Promo-girls provider’s sales keeps falling after losing Heineken contract

By Phuong Dong   July 2, 2019 | 09:59 am GMT+7

Saigon Petroleum Services JSC, which lost its biggest customer Heineken in 2016, has reported falling revenues for the 3rd straight year.

SPSC generated around VND46 billion ($1.96 million) in revenue last year, down over 16 percent from VND55 billion ($2.35 million) the previous year. The company’s revenue had dropped nearly four times compared to 2015, when it was still providing promotion personnel to Heineken.

Heineken Vietnam terminated its personnel supply contract with SPSC in mid-2016 to implement its parent company’s new global recruitment policy. Photo by Reuters/Eric Gaillard.
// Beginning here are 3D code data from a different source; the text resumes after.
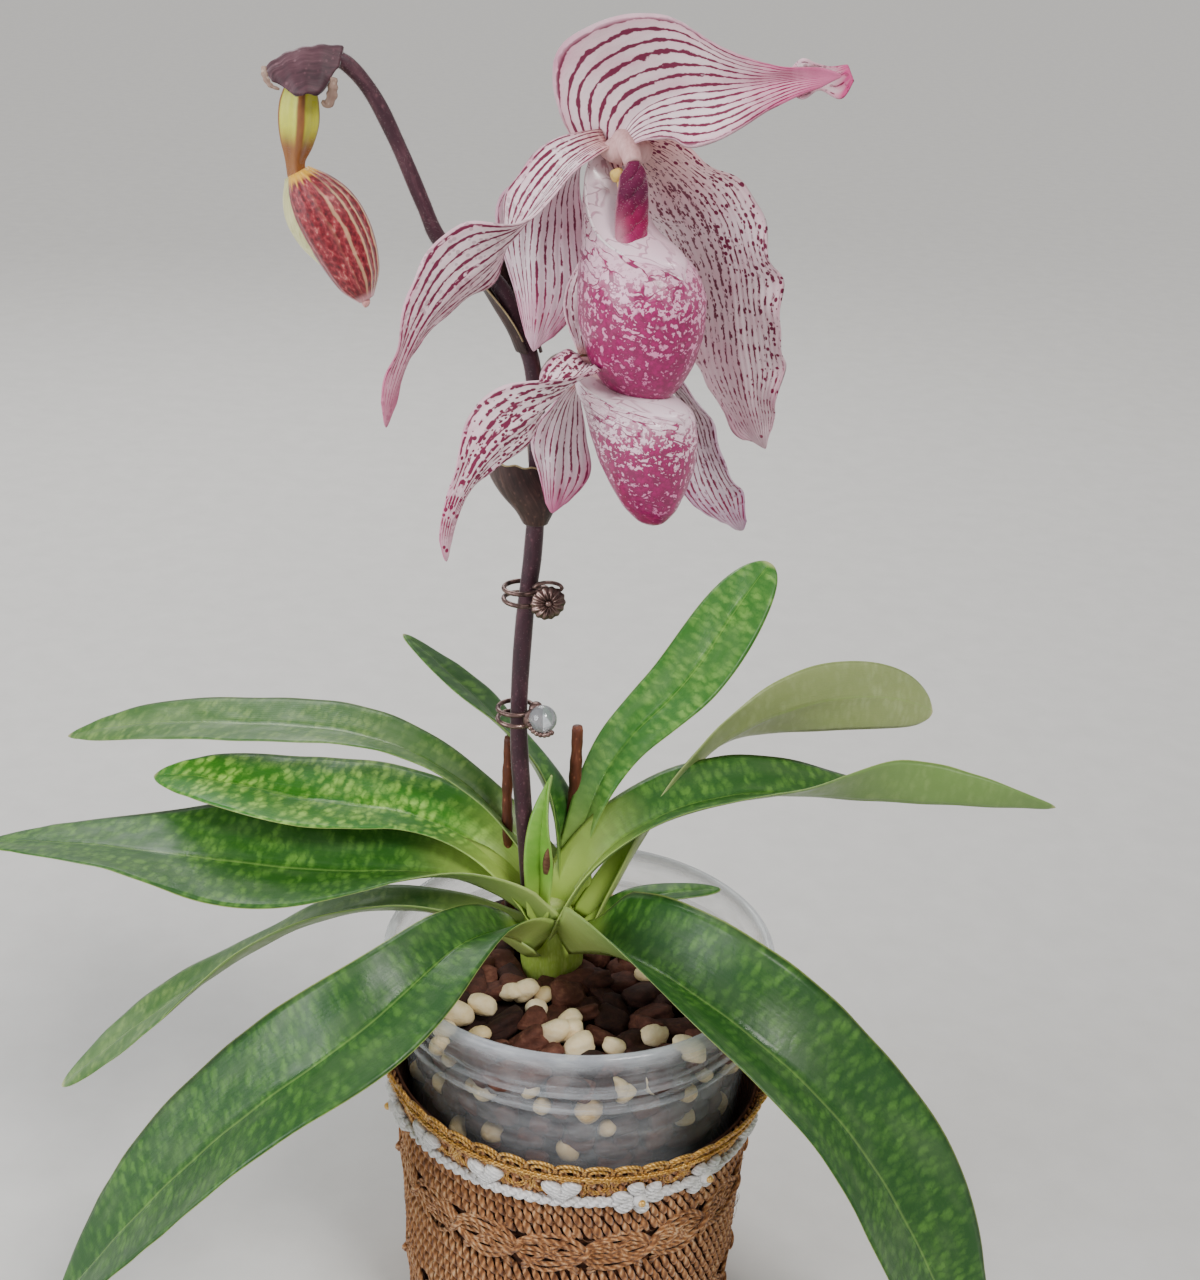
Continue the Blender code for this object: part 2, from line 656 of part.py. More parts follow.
def make_gold_lace(surface, group):
    """A band whose two edges are rows of small round scallops."""
    def bump(share):
        return abs(math.sin(math.pi * LACE_SCALLOPS * share))
    return band("gold_lace", LACE_SCALLOPS * 2,
                lambda share: 84.6 - 1.9 * bump(share), lambda share: 90.0 + 2.0 * bump(share),
                LACE_LIFT, LACE_LIFT + 0.9, surface, group)


def motif_outline(kind):
    """Half widths of a lace motif around its middle, as (angle, radius) pairs."""
    if kind == "F":
        steps = 15
        return [(360 * k / steps, (5.0, 9.2, 9.2)[k % 3]) for k in range(steps)]
    heart = ((90, 2.0), (65, 4.2), (35, 4.6), (0, 3.7), (-40, 3.6), (-90, 5.2), (-140, 3.6),
             (180, 3.7), (145, 4.6), (115, 4.2))
    return list(reversed(heart))


def make_motif(name, kind, place, surface, group):
    """A flower or a heart cut from thick lace, wrapped on the cover."""
    middle_z, inside, outside = (79.5, 1.7, 3.0) if kind == "F" else (83.2, 1.7, 2.8)
    points, faces = [], []
    rim = motif_outline(kind)
    for lift in (inside, outside):
        points.append(wrap(place, middle_z, lift + (0.5 if lift == outside else 0.0)))
        for turn, radius in rim:
            a = math.radians(turn)
            points.append(wrap(place + radius * math.cos(a), middle_z + radius * math.sin(a),
                               lift))
    count = len(rim)
    for k in range(count):
        m = (k + 1) % count
        i0, i1, o0, o1 = 1 + k, 1 + m, count + 2 + k, count + 2 + m
        faces += [(0, i1, i0), (count + 1, o0, o1), (i0, i1, o1), (i0, o1, o0)]
    made = add_mesh(name, points, faces, surface, group)
    work = bmesh.new()
    work.from_mesh(made.data)
    bmesh.ops.recalc_face_normals(work, faces=work.faces)
    work.to_mesh(made.data)
    work.free()
    return made


def make_white_lace(surface, group):
    """A braid around the cover with flowers and hearts joined to it."""
    cord = band("white_lace", 48, lambda share: 77.2, lambda share: 80.2, LACE_LIFT,
                LACE_LIFT + 2.1, surface, group)
    pieces = []
    for number, kind in enumerate(MOTIFS):
        angle = MOTIF_START + 360.0 / len(MOTIFS) * number
        place = math.radians(angle) * 50.0
        pieces.append(make_motif(f"motif_{number}", kind, place, surface, group))
    return join_all(cord, pieces, "motifs")


def make_sheath(name, centres, radii, opening, faces_way, surface, group, thick=0.8):
    """A bract that wraps a stem: a C in section, open towards faces_way."""
    points, faces = [], []
    sides = 10
    for i, ((x, y, z), radius) in enumerate(zip(centres, radii)):
        for j in range(sides + 1):
            span = 360.0 - opening[i]
            a = math.radians(faces_way + 180.0 - span / 2 + span * j / sides)
            points.append((x + radius * math.cos(a), y + radius * math.sin(a), z))
    wide = sides + 1
    for i in range(len(centres) - 1):
        for j in range(sides):
            a, b = i * wide + j, i * wide + j + 1
            faces += [(a, b, b + wide), (a, b + wide, a + wide)]
    made = add_mesh(name, points, faces, surface, group)
    shell = made.modifiers.new("thickness", "SOLIDIFY")
    shell.thickness = thick * MM
    shell.offset = 0.0
    return bake(made)


def ball(name, centre, size, surface, group, sides=14, rings=9):
    """A round body squashed to a size, for a shield, a bead or a bud."""
    work = bmesh.new()
    bmesh.ops.create_uvsphere(work, u_segments=sides, v_segments=rings, radius=0.5)
    for vert in work.verts:
        vert.co = Vector([c * s for c, s in zip(vert.co, size)])
    bmesh.ops.triangulate(work, faces=work.faces)
    work.transform(Matrix.Translation(centre))
    points = [vert.co.copy() for vert in work.verts]
    faces = [tuple(vert.index for vert in face.verts) for face in work.faces]
    work.free()
    return add_mesh(name, points, faces, surface, group)


def make_column(name, hub, way, drop, shield, surface, group):
    """The column: a stub from the hub to a hanging shield."""
    front = Vector((math.cos(math.radians(way)), math.sin(math.radians(way)), 0.0))
    middle = hub + front * 9.0 - Vector((0, 0, drop))
    body = ball(name, Vector((0, 0, 0)), shield, surface, group)
    body.data.transform(Matrix.Rotation(math.radians(way), 4, "Z"))
    body.data.transform(Matrix.Translation(middle * MM))
    foot = hub + front * 3.0
    neck = hub + front * 8.0 - Vector((0, 0, 2.5))
    tip = middle + Vector((0, 0, shield[2] * 0.25))
    stub = tube(name + "_stub", [(*foot, 2.4), (*neck, 2.0), (*tip, 1.2)], surface, group)
    return join_all(body, [stub], name + "_parts")


def make_bud(surface, group):
    """A closed bud hanging under its stalk, with shallow ribs along it."""
    top, tip = Vector((-71.2, 5.0, 319.9)), Vector((-56.2, 5.0, 291.6))
    halves = (1.6, 4.6, 6.6, 7.3, 7.0, 6.0, 4.4, 2.6, 1.2)
    sides = 15
    along = (tip - top).normalized()
    side = Vector((0, 1, 0))
    across = along.cross(side)
    points, faces = [], []
    for i, half in enumerate(halves):
        middle = top.lerp(tip, i / (len(halves) - 1))
        bow = across * 1.6 * math.sin(math.pi * i / (len(halves) - 1))
        for j in range(sides):
            a = math.tau * j / sides
            radius = half * (1 + 0.05 * math.cos(5 * a))
            points.append(middle + bow + side * radius * math.cos(a)
                          + across * radius * math.sin(a))
    for i in range(len(halves) - 1):
        for j in range(sides):
            a, b = i * sides + j, i * sides + (j + 1) % sides
            faces.append((a, b, b + sides, a + sides))
    faces += [tuple(range(sides)), tuple(reversed(range(len(points) - sides, len(points))))]
    made = add_mesh("bud", points, faces, surface, group)
    work = bmesh.new()
    work.from_mesh(made.data)
    bmesh.ops.recalc_face_normals(work, faces=work.faces)
    bmesh.ops.triangulate(work, faces=work.faces)
    work.to_mesh(made.data)
    work.free()
    return made


def make_hood(surface, group):
    """The bract folded over the bud's stalk like a small roof."""
    spots = [i / 6 for i in range(7)]
    rows = spine((-60.6, 6.4, 347.6), 19, (184, 182, 180, 180, 180), (12, -4, -16, -30, -48),
                 (0, 0, 0, 0, 0), spots)
    halves = [station((4.2, 8.5, 10.0, 8.0, 2.0), t) for t in spots]
    folds = [-station((62, 55, 52, 50, 40), t) for t in spots]
    return grid_blade("bud_bract", rows, halves, halves, folds, 6, 0.8, surface, group)


def ring(name, centre, radius, wire, surface, group):
    """A round wire ring lying level."""
    bpy.ops.mesh.primitive_torus_add(major_radius=radius * MM, minor_radius=wire * MM,
                                     major_segments=14, minor_segments=5,
                                     location=Vector(centre) * MM)
    made = bpy.context.object
    made.name = name
    for home in list(made.users_collection):
        home.objects.unlink(made)
    group.objects.link(made)
    made.data.transform(Matrix.Translation(made.location))
    made.location = (0, 0, 0)
    made.data.materials.append(surface)
    return made


def make_clip(name, surface, gem, group):
    """Two wire rings around the stem with a seat, and an ornament that faces forward."""
    centre, seat = CLIPS[name]
    rings = [ring(f"{name}_{k}", (centre[0], centre[1], centre[2] + k * 3.0 - 1.5), CLIP_R,
                  CLIP_WIRE, surface, group) for k in range(2)]
    post = ball(name + "_rings", Vector(seat), SEAT_SIZE, surface, group, 8, 6)
    join_all(post, rings, name + "_parts")
    apart = (SEAT_SIZE[1] + ORNAMENT_SIZE[1]) / 2 + GAP
    front = Vector(seat) + Vector((1.4, -apart + 0.2, 0))
    flower = ball(name + "_ornament", front, ORNAMENT_SIZE, gem, group, 12, 8)
    return post, flower


def main():
    clean_scene()
    group = new_collection("slipper_orchid")
    cutters = new_collection("cutters")
    green = finish("leaf_green", (0.07, 0.22, 0.04), 0.45)
    pale_green = finish("crown_green", (0.32, 0.45, 0.10), 0.5)
    stalk = finish("stem_purple", (0.10, 0.045, 0.05), 0.6)
    straw = finish("old_stem_brown", (0.22, 0.10, 0.06), 0.7)
    bract = finish("bract_brown", (0.10, 0.06, 0.05), 0.5)
    petal = finish("petal_white", (0.80, 0.66, 0.70), 0.5)
    pouch = finish("pouch_pink", (0.72, 0.25, 0.42), 0.3)
    shield = finish("column_magenta", (0.40, 0.02, 0.14), 0.6)
    red = finish("bud_red", (0.42, 0.08, 0.08), 0.45)
    lime = finish("ovary_green", (0.55, 0.60, 0.14), 0.5)
    clear = finish("pot_clear", (0.80, 0.82, 0.85), 0.15)
    bark = finish("bark_brown", (0.16, 0.07, 0.05), 0.8)
    yarn = finish("cover_yarn", (0.52, 0.30, 0.18), 0.85)
    gold = finish("lace_gold", (0.70, 0.48, 0.16), 0.45)
    white = finish("lace_white", (0.85, 0.86, 0.88), 0.8)
    metal = finish("clip_metal", (0.16, 0.11, 0.11), 0.35, 1.0)
    gem = finish("clip_gem", (0.62, 0.66, 0.72), 0.1)

    done = [tube("flower_stem", STEM, stalk, group)]

    def place(item):
        give_way(item, done, cutters)
        done.append(item)
        return item

    crown = place(make_crown(pale_green, group))
    olds = []
    for name, (low, high, radius) in OLD_STEMS.items():
        olds.append(place(tube(name, [(*low, radius), (*high, radius * 0.9)], straw, group, 1)))
    for which, points in (("upper", UPPER_STALK), ("lower", LOWER_STALK)):
        knob = ball(f"{which}_ovary", Vector(points[-1][:3]), (2 * HUB_R,) * 3, pale_green, group,
                    10, 7)
        line = tube(f"{which}_line", points, pale_green, group)
        place(join_all(knob, [line], f"{which}_stalk_parts"))
    place(tube("bud_ovary", BUD_STALK, lime, group))
    place(make_bud(red, group))
    place(make_pouch("upper_pouch", UPPER_HUB, POUCH_WAY["upper"], UPPER_POUCH, pouch, group))
    place(make_pouch("lower_pouch", LOWER_HUB, POUCH_WAY["lower"], LOWER_POUCH, pouch, group))
    place(make_column("upper_column", UPPER_HUB, -60, 13.0, (2.6, 8.2, 18.5), shield, group))
    place(make_column("lower_column", LOWER_HUB, -42, 4.2, (2.4, 6.0, 8.0), shield, group))
    for name in PETALS:
        place(make_petal(name, petal, group))
    place(make_hood(bract, group))
    place(make_sheath("upper_bract",
                      ((-18.0, 14.2, 279), (-20.0, 14.4, 284), (-22.6, 14.8, 289.5),
                       (-25.2, 15.0, 295), (-27.0, 15.0, 299)),
                      (3.3, 3.6, 4.4, 5.2, 5.6), (60, 70, 90, 130, 170), -60, bract, group))
    place(make_sheath("lower_bract",
                      ((-15.4, 13.4, 235.5), (-15.8, 13.8, 239), (-17.4, 14.4, 243),
                       (-19.2, 14.8, 247), (-20.4, 15.0, 250.5)),
                      (3.2, 5.0, 7.0, 7.8, 7.6), (40, 60, 90, 120, 150), 60, bract, group))
    for name in CLIPS:
        for piece in make_clip(name, metal, gem, group):
            place(piece)
    for name in LEAVES:
        place(make_leaf(name, green, group))
    make_cover(yarn, group)
    make_pot(clear, group)
    make_gold_lace(gold, group)
    make_white_lace(white, group)
    medium = make_medium(bark, group)
    give_way(medium, [crown] + olds, cutters)
    bpy.data.collections.remove(cutters)


main()
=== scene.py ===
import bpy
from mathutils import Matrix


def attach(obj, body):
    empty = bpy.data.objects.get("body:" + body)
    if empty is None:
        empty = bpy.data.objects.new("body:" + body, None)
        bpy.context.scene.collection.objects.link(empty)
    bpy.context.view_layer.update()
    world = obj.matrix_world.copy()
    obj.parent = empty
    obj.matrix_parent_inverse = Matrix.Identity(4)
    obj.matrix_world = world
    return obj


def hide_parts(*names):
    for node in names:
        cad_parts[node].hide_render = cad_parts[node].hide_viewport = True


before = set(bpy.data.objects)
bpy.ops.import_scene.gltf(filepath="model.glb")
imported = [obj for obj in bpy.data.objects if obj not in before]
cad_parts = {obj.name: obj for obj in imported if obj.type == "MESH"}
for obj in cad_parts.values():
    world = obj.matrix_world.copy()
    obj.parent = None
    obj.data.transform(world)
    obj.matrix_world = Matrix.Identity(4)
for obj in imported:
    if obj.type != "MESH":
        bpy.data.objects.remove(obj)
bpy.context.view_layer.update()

import math

import bmesh
import bpy
import numpy as np
from mathutils import Euler, Matrix, Vector

# Lengths are in millimetres until a mesh is made. The angles in tables are in degrees.
MM = 0.001
TURN = 2 * math.pi
dice = np.random.default_rng(11)

# Places and sizes that several pieces share
CROWN_AT = (-8.0, 10.0)
UPPER_HUB = (2.0, -5.0, 332.0)
LOWER_HUB = (-4.0, -3.0, 280.0)
BLADE_BOW = 1.3           # how roundly a folded blade rises from its midrib
LEAF_THICK = 1.0
PETAL_THICK = 0.8
POUCH_WALL = 0.8
MAP_MM = 100              # the metric map counts in units of this many millimetres
COVER_R = 50.0            # the radius at which lengths round the cover are counted
ROUND = TURN * COVER_R

# Small tools: curves, spines and meshes


def flow(values, t):
    """Smooth values at t, from 0 to 1, through evenly spaced stations."""
    v = np.asarray(values, float)
    t = np.atleast_1d(np.asarray(t, float))
    n = len(v) - 1
    at = np.clip(t, 0, 1) * n
    i = np.minimum(at.astype(int), n - 1)
    f = at - i
    if v.ndim > 1:
        f = f[:, None]
    ext = np.concatenate([[2 * v[0] - v[1]], v, [2 * v[-1] - v[-2]]])
    a, b, c, d = ext[i], ext[i + 1], ext[i + 2], ext[i + 3]
    return b + 0.5 * f * (c - a + f * (2 * a - 5 * b + 4 * c - d + f * (3 * (b - c) + d - a)))


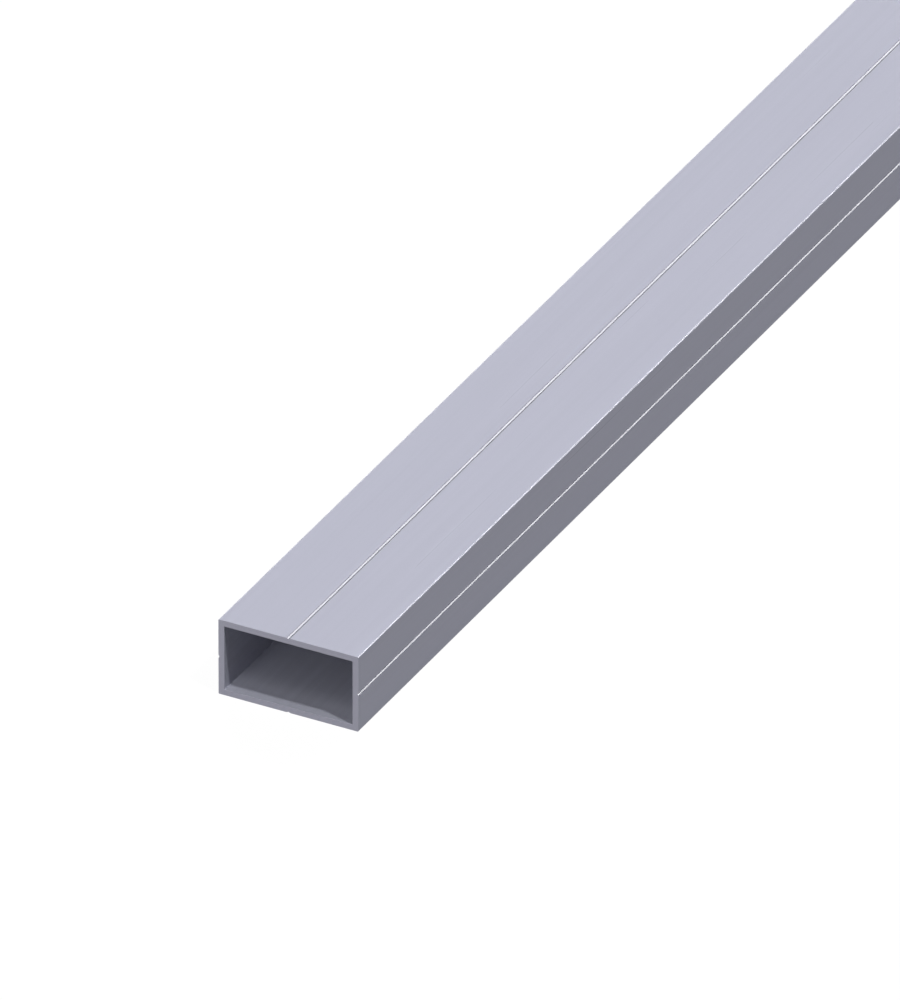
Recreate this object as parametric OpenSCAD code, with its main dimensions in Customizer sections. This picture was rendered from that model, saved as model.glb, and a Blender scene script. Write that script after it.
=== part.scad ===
// Rectangular aluminium tube, one length of extruded stock.
// The length lies along Y, the wide faces are level, and the origin is the middle of the underside.

/* [Section] */
// Outside width of the section in mm
tube_w = 35.5; // [20:0.5:60]
// Outside height of the section in mm
tube_h = 19.5; // [12:0.5:40]
// Thickness of all four walls in mm
wall = 1.5; // [1:0.1:3]
// Radius of the four long outer edges in mm
outer_edge_r = 0.25; // [0.1:0.05:0.6]
// Radius of the four long inner corners in mm
inner_corner_r = 0.2; // [0.1:0.05:0.6]

/* [Guide grooves] */
// Width of the V groove along the middle of each face in mm
groove_w = 0.9; // [0.4:0.1:2]
// Depth of the V groove in mm
groove_d = 0.25; // [0.1:0.05:0.6]

/* [Length] */
// Length that the stock is sold in, in mm
stock_l = 1000; // [200:100:2500]

/* [Hidden] */
// Facets of a full circle, for the edge and corner radii
$fn = 48;
hollow_w = tube_w - 2 * wall;
hollow_h = tube_h - 2 * wall;
quarter_turn = 90;
// How far each face lies from the centre of the section: top, left, underside, right
face_reach = [tube_h / 2, tube_w / 2, tube_h / 2, tube_w / 2];

// A w by h rectangle about the centre, with exact arcs of radius r at its corners
module rounded_rectangle(w, h, r) {
    square([w - 2 * r, h], center = true);
    square([w, h - 2 * r], center = true);
    for (side = [-1, 1], level = [-1, 1])
        translate([side * (w / 2 - r), level * (h / 2 - r)])
            circle(r = r);
}

// The V that is cut into a face, drawn with the face along the X axis. Its flanks run on as far
// above the face as below it, so at the face itself it is groove_w wide.
module groove_profile() {
    polygon([
        [0, -groove_d],
        [groove_w, groove_d],
        [-groove_w, groove_d]
    ]);
}

// The section that the die leaves: an even wall round the hollow, and one groove in each face
module tube_section() {
    difference() {
        rounded_rectangle(tube_w, tube_h, outer_edge_r);
        rounded_rectangle(hollow_w, hollow_h, inner_corner_r);
        for (face = [0 : len(face_reach) - 1])
            rotate(face * quarter_turn)
                translate([0, face_reach[face]])
                    groove_profile();
    }
}

// The section run out to the stock's length, and sawn square at both ends
module rectangular_tube() {
    color([0.73, 0.74, 0.79])
        translate([0, 0, tube_h / 2])
            rotate([quarter_turn, 0, 0])
                linear_extrude(height = stock_l, center = true)
                    tube_section();
}

rectangular_tube();
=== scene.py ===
# %% [markdown]
# # Rectangular aluminium tube
#
# One metre of extruded box section lies on a pale studio floor. It is 35.5 mm wide and 19.5 mm
# high, its wall is 1.5 mm, and a fine guide groove runs along the middle of each face.
# Everything below is in metres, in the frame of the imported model: X across the tube, Y along it
# and Z up. The cut end that faces -Y is the front end.

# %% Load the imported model
import math

import bmesh
import bpy
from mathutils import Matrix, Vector


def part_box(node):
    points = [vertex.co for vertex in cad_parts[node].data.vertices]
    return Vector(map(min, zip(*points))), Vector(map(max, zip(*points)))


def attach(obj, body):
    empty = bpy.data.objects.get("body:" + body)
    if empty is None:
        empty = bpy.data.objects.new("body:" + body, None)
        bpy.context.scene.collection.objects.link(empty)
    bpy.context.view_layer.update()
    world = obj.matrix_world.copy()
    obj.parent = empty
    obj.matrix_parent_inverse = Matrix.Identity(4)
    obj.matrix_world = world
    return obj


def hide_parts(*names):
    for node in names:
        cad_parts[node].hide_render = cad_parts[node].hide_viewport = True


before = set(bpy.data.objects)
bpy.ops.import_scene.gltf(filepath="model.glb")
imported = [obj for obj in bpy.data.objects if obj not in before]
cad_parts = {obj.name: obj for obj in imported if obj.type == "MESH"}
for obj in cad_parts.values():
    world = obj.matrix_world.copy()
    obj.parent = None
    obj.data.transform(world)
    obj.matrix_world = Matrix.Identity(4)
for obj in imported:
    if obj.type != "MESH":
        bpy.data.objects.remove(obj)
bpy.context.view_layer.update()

# %% [markdown]
# ## Sizes
#
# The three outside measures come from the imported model, so the dressed tube fits it whatever
# length the stock is cut to. What the die shapes inside them is named here once: the wall, the
# radii of the long edges, and the groove. The last three values are too fine for the solid. Metal
# that flows through a die doesn't keep a groove's lips or its bottom dead sharp, and the sawn
# edges are broken with a file.

# %% Name the sizes
MM = 0.001
TUBE_NODE = "rectangular_tube"
LOW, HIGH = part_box(TUBE_NODE)
TUBE_W = HIGH.x - LOW.x
TUBE_H = HIGH.z - LOW.z
TUBE_L = HIGH.y - LOW.y
WALL = 1.5 * MM
EDGE_R = 0.25 * MM
BORE_R = 0.2 * MM
GROOVE_W = 0.9 * MM
GROOVE_D = 0.25 * MM
LIP_R = 0.5 * MM
BOTTOM_R = 0.06 * MM
FILED_EDGE = 0.05 * MM
print(f"Tube {TUBE_W / MM:.2f} x {TUBE_H / MM:.2f} x {TUBE_L / MM:.1f} mm")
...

Heineken Vietnam terminated its personnel supply contract with SPSC in mid-2016 to implement its parent company’s new global recruitment policy. Photo by Reuters/Eric Gaillard.

However, there has not been much change in profit after tax for the company in this period. The company recorded around VND7 billion ($298,900) in after-tax profits in 2018. This figure has been consistently hovering in the VND 6-8 billion ($256,200 - $341,600) range since 2013.

Although its main registered business is the provision of beer marketing services, SPSC has reported no revenue from this activity. It now deals in leasing real estate and tourism services, which made up roughly half of the company’s revenue each in 2018.

Profit from these segments, mainly from fees for undertaking legal procedures and making capital contributions in joint real estate development contracts with partners, has allowed SPSC to consistently earn profits over the years.

Four years ago, Saigon Petroleum Services JSC was one of theVietnam’s leading providers of beer marketing services. The company had more than 2,000 employees; and continuously growing sales that peaked at over VND200 billion ($8.54 million) in 2015.

However, Heineken Vietnam, SPSC’s main customer, terminated its personnel supply contract with the company in mid-2016 to implement its parent company’s new global recruitment policy.

SPSC immediately fell into a crisis. The company had to cut down its staff, and has less than 40 people left at the end of 2018.

Heineken had a 25 percent share of the Vietnamese beer market at the end of 2018, second only to Sabeco, Vietnam's biggest brewer, who had 43 percent, figures from the Vietnam Association of Liquor, Beer and Beverage and securities firm Viet Capital Securities showed.

Despite Vietnam’s promising beer market continuing to grow by a stable 5 percent a year, SPSC shows no indication that the company plans to re-develop its former business and look for other clients.

Instead, the company plans to focus on developing apartments and office leasing, travel and other services, and will add additional services in overseas study consultation and selling airline tickets. It has set a revenue target of VND68 billion ($2.9 million) and after-tax profit of VND10 billion ($460,980) this year.